For the West, I think it goes without saying that the Bible is the central, inescapable culturally-informing text.
__________________ And the good Saint Francis that said Little Sister Death, that never had a sister.
The Married Man by Edmund White. Truth behind AIDS / HIV illness and homosexuality. It took my breath away and it's so well researched.
Another would have to be To Kill A Mockingbird. Such a touching story of youth that I couldn't put it down.
Finally, Cry To Heaven by Anne Rice. She used to be my idol, someone that I wanted to become. However, her work slipped after 1990. I no longer felt her, but this one of her's depicts the Italian opera singers and the castrati to perform on the stages. A splendid read!
The five people you meet in heaven is good.
I just finished eden's atlantis by dawn bergemann and it is quite good, bout a girl who's sister commits suicide and then a journey to try save her soul.
One of the most subtly disturbing books.
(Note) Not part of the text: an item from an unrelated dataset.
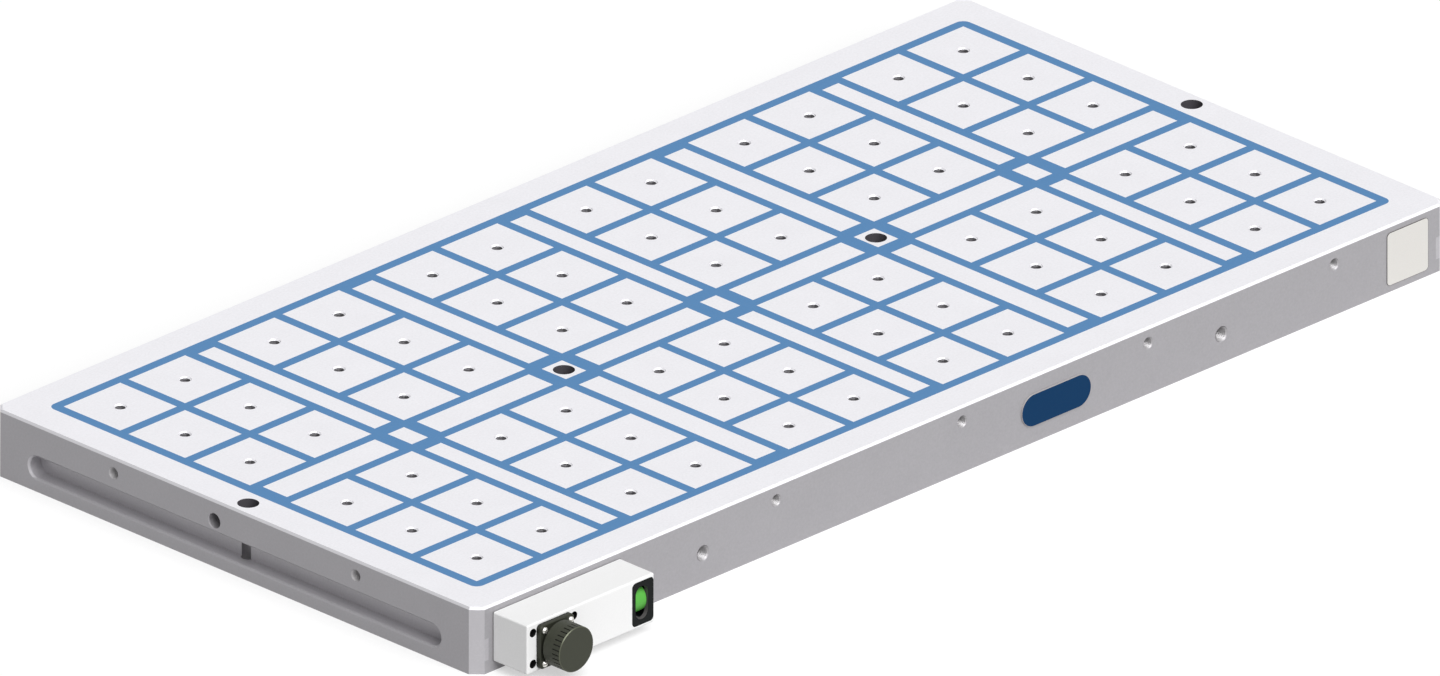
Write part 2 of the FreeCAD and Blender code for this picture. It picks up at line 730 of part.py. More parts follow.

A fictional book written as if it were a commentary on an existing set of video tapes. Very unsettling and even now I still become extremely uneasy in the dark/in dark hallways because of that book.
I recommend it though.
__________________
I have no speech, no name. I live in the action of death, blood cry and the penetrating wound. I am destruction. Absolute and alone.
The Hero With A Thousand Faces by Joseph Campbell.
also
A Joseph Campbell Companion which is a collection of essays, lectures, sections of novels, etc. The final product is magnificent, however, though it needs the former of these two books to be fully appreciated.
Others include "In Our Time" by Hemmingway, The Lord of the Rings trilogy, and various other novels from different genres.
The Dark Tower. I just finished Wizard and Glass, and I think it helped me to let go of things that are going on in my life that I don't have control of. It's all the work of Ka. More than anything it was just relevant to whats going on in my life now.